I strolled down Cornfield Road to see for myself how Charlie Chaplin Park has changed since eleven-a-side matches were played there and found grim desolation. No lighting, uneven ground, mounds of rubbish, and a few cracked and filthy cement benches. In one corner lurched what looked like an abandoned car except that no car, however ramshackle, is abandoned in Calcutta. A battered board proclaimed “Charlie Chaplin Park” and “Shree Shree Sitaram Jew”. Why two “Shrees”? Can the name be real? Is there such a person? Asking around, I was told to talk to someone called Satrajit Ganguly in Muchipara. He pulls the strings.

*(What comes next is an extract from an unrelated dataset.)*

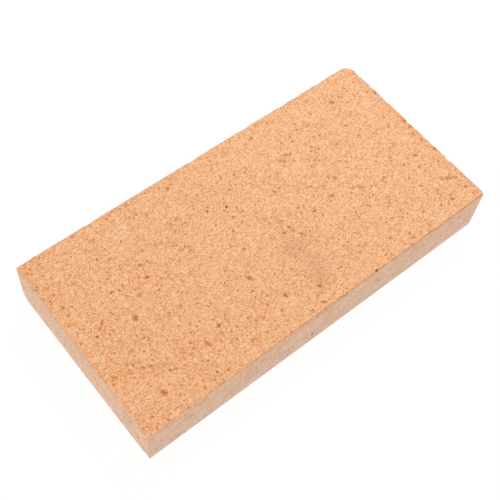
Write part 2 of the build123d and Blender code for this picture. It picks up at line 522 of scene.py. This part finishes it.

I hope someone will do so before the builders move in. Understandably, the local heavyweights, Subrata Mukherjee and Rajib Deb, the present councillor, are silent. Politicians are where gains are highest. But not Buddhadeb Bhattacharjee presumably. The Charlie Chaplin Society for Development of Children’s Park and Playground should appeal to his sense of justice and concern for civic rights. It should enlist the support of eminent citizens and involve the courts. Simultaneously, it should collect money, move into the plot and start the work of restoring the park and playground. There’s nothing like direct action in a land where, as I once heard a Calcutta high court judge proclaim approvingly from the bench, possession is nine-tenths of the law. If the society doesn’t do this quickly, the promoters will.